S3 NDS service has high notification deletion error rate

S3 NDS service (<service_id>) on <node> has the notification deletion error rate higher than 5%. It may be caused by a storage misconfiguration, storage performance degradation, or other storage issues.

S3 NDS service has high notification repetition rate

S3 NDS service (<service_id>) on <node> has the notification repetition rate higher than 5%. It may be caused by a storage misconfiguration or other storage issues.

S3 NDS service has too many staged unprocessed notifications

S3 NDS service (<service_id>) on <node> has a lot of unprocessed notifications staged on the storage. It may be caused by connectivity or storage issues.

S3 NDS service has too many messages in simultaneous processing

S3 NDS service (<service_id>) on <node> has a lot of notifications in simultaneous processing on the endpoint. It may be caused by connectivity issues or an S3 topics misconfiguration.

Other S3 cluster alerts

S3 cluster misconfiguration

The S3 cluster configuration is not highly available. If one S3 node fails, the entire S3 cluster may become non-operational.

Redundancy warning

S3 is set to failure domain “disk” even though <number_of_nodes> nodes are available. It is recommended to set the failure domain to “host” so that S3 can survive host failures in addition to disk failures.

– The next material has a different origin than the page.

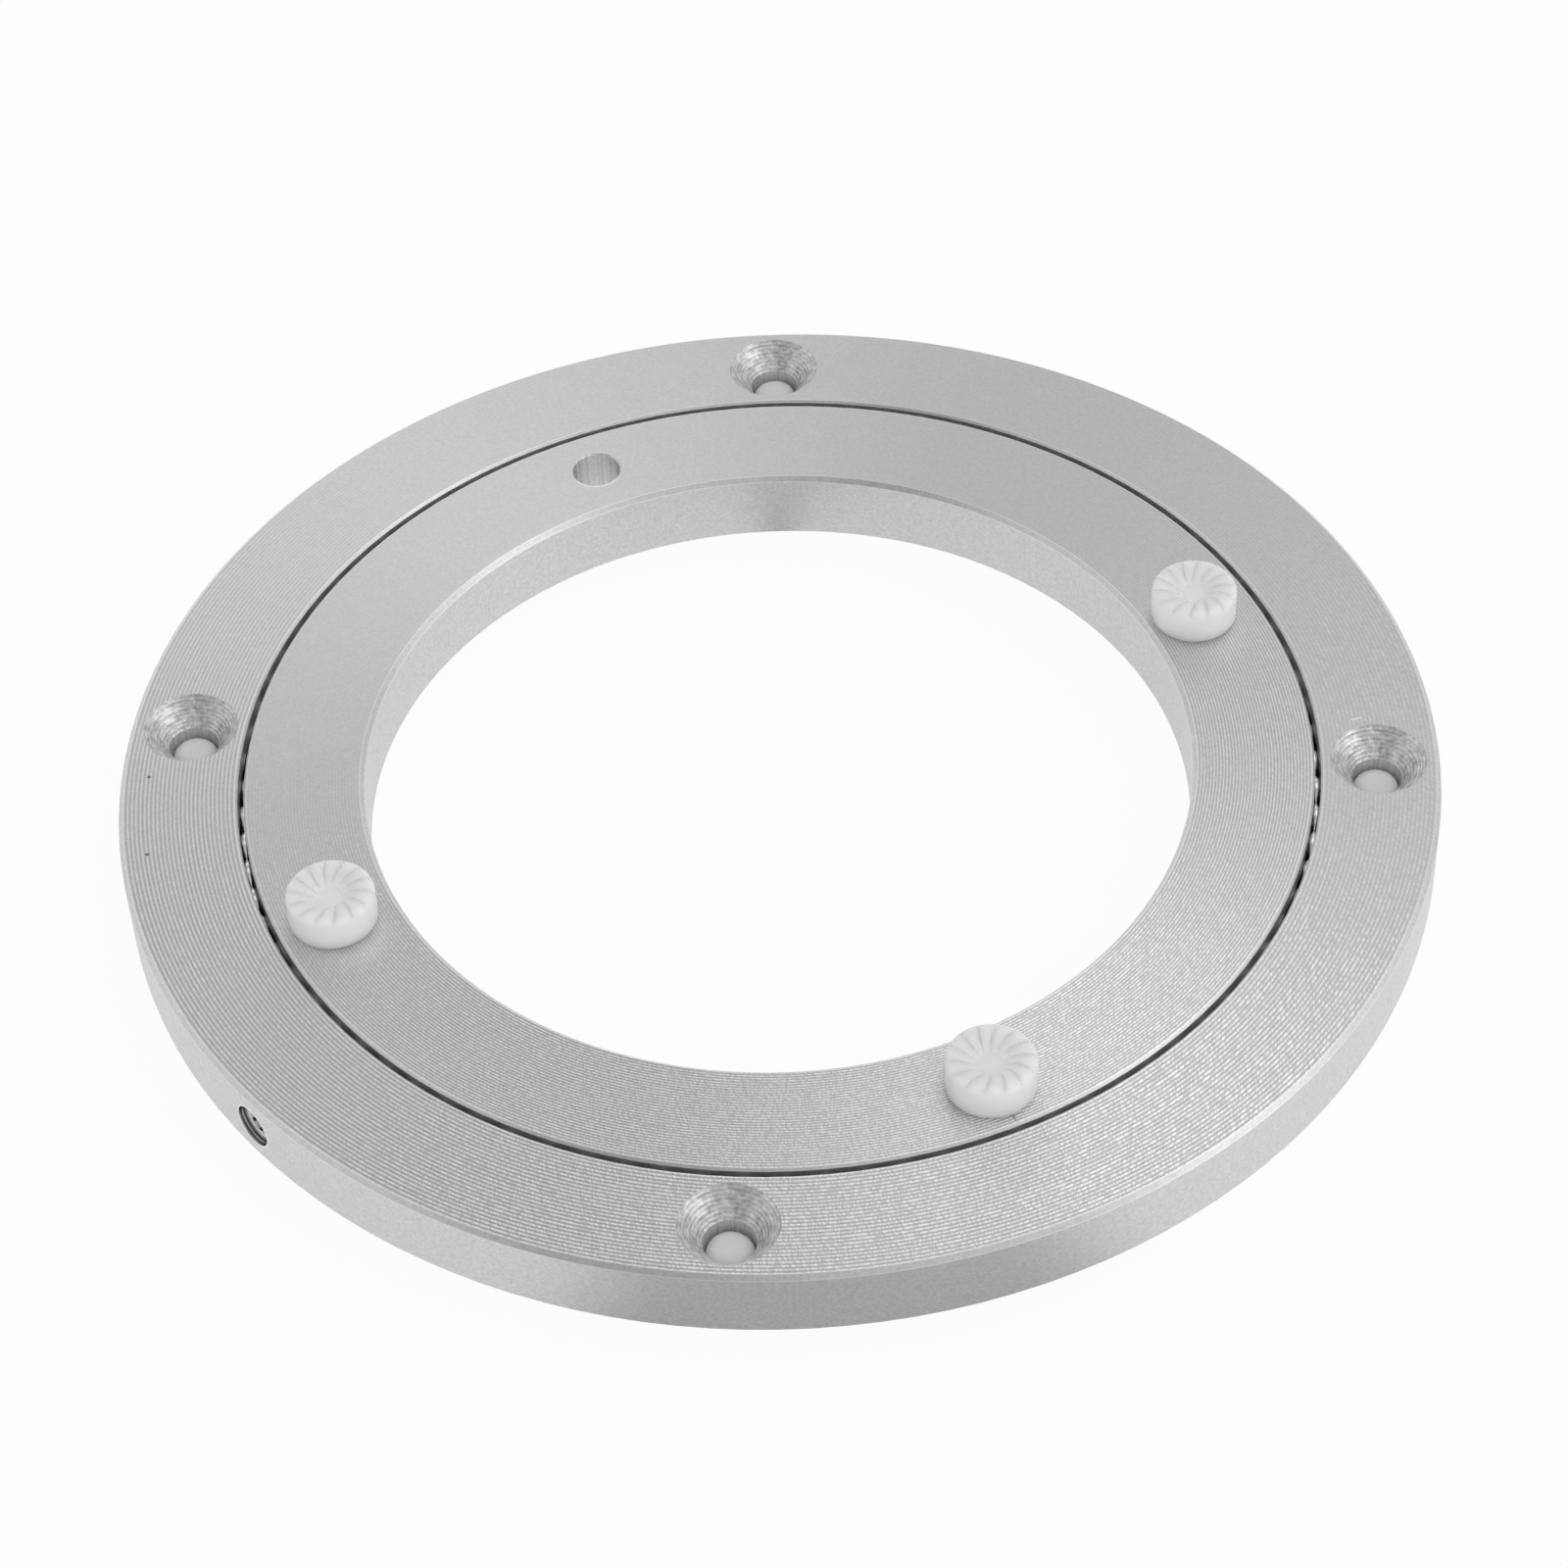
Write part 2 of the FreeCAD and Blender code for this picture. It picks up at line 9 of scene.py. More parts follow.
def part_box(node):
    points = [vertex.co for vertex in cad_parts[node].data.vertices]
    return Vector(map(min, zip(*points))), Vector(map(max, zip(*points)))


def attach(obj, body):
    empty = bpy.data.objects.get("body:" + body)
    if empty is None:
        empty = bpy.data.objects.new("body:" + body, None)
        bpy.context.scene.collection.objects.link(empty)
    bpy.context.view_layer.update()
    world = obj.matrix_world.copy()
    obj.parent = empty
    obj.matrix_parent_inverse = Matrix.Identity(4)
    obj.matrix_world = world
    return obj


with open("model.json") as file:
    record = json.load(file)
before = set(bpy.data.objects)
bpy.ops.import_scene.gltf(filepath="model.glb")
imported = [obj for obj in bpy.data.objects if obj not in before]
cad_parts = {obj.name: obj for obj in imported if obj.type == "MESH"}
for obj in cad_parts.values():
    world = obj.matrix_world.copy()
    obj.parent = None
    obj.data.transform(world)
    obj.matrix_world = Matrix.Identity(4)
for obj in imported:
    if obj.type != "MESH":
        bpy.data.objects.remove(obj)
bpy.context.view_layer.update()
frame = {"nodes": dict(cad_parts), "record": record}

MM = 0.001

# The rings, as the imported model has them
RING_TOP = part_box("outer_ring")[1].z
OUTER_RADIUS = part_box("outer_ring")[1].x
TURNING_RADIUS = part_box("inner_ring")[1].x
INNER_RING_WIDTH = 12.8 * MM
RING_GAP = 0.65 * MM
EDGE_CHAMFER = 0.5 * MM
GAP_CHAMFER = 0.25 * MM
PLUG_HOLE_RADIUS = 2.35 * MM
PLUG_SOCKET_RADIUS = 1.25 * MM
FREE_HOLE = Vector(next(m["pos_m"] for m in frame["record"]["mounts"] if m["name"] == "free_screw_hole"))

# The aluminium's own shade and fine grain; a pair of grain shades is for the sides and for the level faces
ALUMINIUM_SHADE = 0.7
FACE_LEVEL = (0.93, 0.97)
GRAINS_PER_METRE = 2600.0
GRAIN_HEIGHT = 0.006 * MM
GRAIN_SHADES = (0.36, 0.2)

# The ribs that turning left on the faces, one to a turn of the tool, with painted highlights on their ridges,
# and the side where their bumps and painted highlights are strongest
OUTER_PITCH = 0.448 * MM
INNER_PITCH = 0.34 * MM
OUTER_RIBS_AND_SHEEN_AZIMUTH = -120
INNER_RIBS_AND_SHEEN_AZIMUTH = -60
RIB_HEIGHT = 0.03 * MM
RIB_HIGHLIGHT_SHADE = 0.32
SCALLOP_MEAN = 0.33

# The beads that the tool's chatter left on the ribs, shaded as painted sparkle: each rib's row is shifted,
# and takes its own noise
CHATTER_AND_SPARKLE_AZIMUTH = -75
BEADS_PER_METRE = 3400.0
BEAD_ROW_SHIFT = 0.37 * MM
BEAD_ROW_SPACING = 7.31 * MM
BEAD_HEIGHT = 0.04 * MM
BEAD_SPARKLE_SHADES = (-0.06, 0.3)

# The rings and dents that the cutter left in the countersinks
COUNTERSINK_REACH = 5.3 * MM
CONE_MIDDLE_RADIUS = 4 * MM
CONE_RING_PITCH = 0.3 * MM
CONE_RING_HEIGHT = 0.03 * MM
CONE_RING_SHADE = 0.14
DENTS_PER_METRE = 1000.0
DENT_SQUEEZE = 2.2
DENT_HEIGHT = 0.12 * MM

# Painted highlights along the rings' edges: how far from the edge the bright line is full, and where it ends
EDGE_HIGHLIGHT_REACH = (0.03 * MM, 0.09 * MM)
EDGE_HIGHLIGHT_SHADE = 0.88

# The threaded hole of the plug: the thread's pitch and its painted shade and highlight, the width of its
# edge, and the reach of the painted highlight on its rim
THREAD_PITCH = 0.8 * MM
THREAD_PAINTED_SHADES = (0.12, 0.8)
THREAD_EDGE = 0.04 * MM
RIM_REACH = (0.1 * MM, 0.2 * MM)

# The painted highlight on the free hole's edge: its reach from the hole's axis, in front of it, and below the
# ring's top
FREE_HOLE_HIGHLIGHT_REACH = (2.9 * MM, 3.05 * MM)
FREE_HOLE_HIGHLIGHT_FRONT = (2.2 * MM, 1.4 * MM)
FREE_HOLE_HIGHLIGHT_DEPTH = (0.35 * MM, 0.2 * MM)

# A nick and two specks on the outer ring's face: where they are, and how far they reach
NICK_START = (61.25 * MM, 1.0 * MM)
NICK_END = (62.3 * MM, 1.25 * MM)
NICK_WIDTH = 0.13 * MM
SPECKS = ((-66.96 * MM, 1.01 * MM), (-66.37 * MM, -10.38 * MM))
SPECK_RADIUS = 0.26 * MM
SPECK_SHADE = 0.2

# Slivers of moulding flash on two pads
FLASH_WIDTH = 0.4 * MM
FLASH_DEPTH = 0.22 * MM
FLASH_ROOT = 0.1 * MM

# Most of a noise's values lie between these
NOISE_RANGE = (0.3, 0.7)

# The camera: where it stands, how it is aimed off the origin, and its lens in millimetres
CAMERA_DISTANCE = 455.446 * MM
CAMERA_ELEVATION = math.radians(45.929)
CAMERA_TARGET_HEIGHT = 2.5 * MM
CAMERA_YAW = math.radians(0.067)
CAMERA_PITCH = math.radians(0.296)
CAMERA_ROLL = math.radians(-2.744)
LENS = 97.127
SENSOR_WIDTH = 36.0
CLIP_START = 10 * MM

# The floor is white to the camera; for what it lights and what mirrors it, it is grey paper, as painted
# shade, with white cards to the left and the right that meet behind the bearing.
# A card's edge is where the distance aside, as a share of the depth to the corner, goes from first to last.
FLOOR_RADIUS = 4.0
CARD_CORNER = 80 * MM
CARD_OVERLAP = 5 * MM
CARD_TURN = 0.03
CARD_EDGE = (0.13, 0.27)
CARD_CLOSING = 0.16
CARD_CLOSED_AT = 30 * MM

# Greys for the painted shade of the paper and for the cards: as the floor's colour, and as how much of it
# glows in a reflection
FLOOR_SHADE_AND_CARD_COLOURS = (0.5, 0.95)
FLOOR_SHADE_AND_CARD_GLOWS = (0.25, 0.75)

# How white the camera sees the floor; the rest takes the bearing's shadow
FLOOR_WHITENESS = 0.94

# The studio's dome: its strength in front and behind, and what is added far behind and to each side
DOME_FRONT = 0.47
DOME_BACK = 0.545
DOME_FAR_BACK = 0.25
DOME_SIDE = 0.1
HORIZON = (0.04, 0.12)

# Soft boxes in the dome: direction in degrees, the angles where each is full and gone, and its gain
SOFT_BOXES = (
    {"azimuth": 180, "elevation": 20, "full": 22, "gone": 48, "gain": 0.37},
    {"azimuth": -12, "elevation": 26, "full": 20, "gone": 42, "gain": 0.37},
    {"azimuth": 30, "elevation": 69, "full": 8, "gone": 28, "gain": 0.78},
    {"azimuth": 112, "elevation": 12, "full": 12, "gone": 34, "gain": 0.35},
    {"azimuth": -80, "elevation": 38, "full": 12, "gone": 32, "gain": 0.13},
)

WHITE = (1.0, 1.0, 1.0, 1.0)
UP = (0.0, 0.0, 1.0)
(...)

S3 service is frozen for a long time

S3 service (<service_name>, <service_id>) on <node> has the event loop inactive for more than 1 minute.

S3 service failed to start

Object storage agent failed to start <service_name>(<service_id>) on <node>.

S3 cluster has unavailable Geo-replication services

Some Geo-replication services are not running on <node>. Check the service status in the command-line interface.

S3 cluster has too many open file descriptors

There are more than 9000 open file descriptors on <node>. Please contact the technical support.

S3 service is experiencing some network problems

S3 service <service_name>, <service_id> on <hostname> has some RPC errors. Check your network configuration.

S3 service is experiencing many network problems

S3 service <service_name>, <service_id> on <hostname> has many RPC errors. Check your network configuration.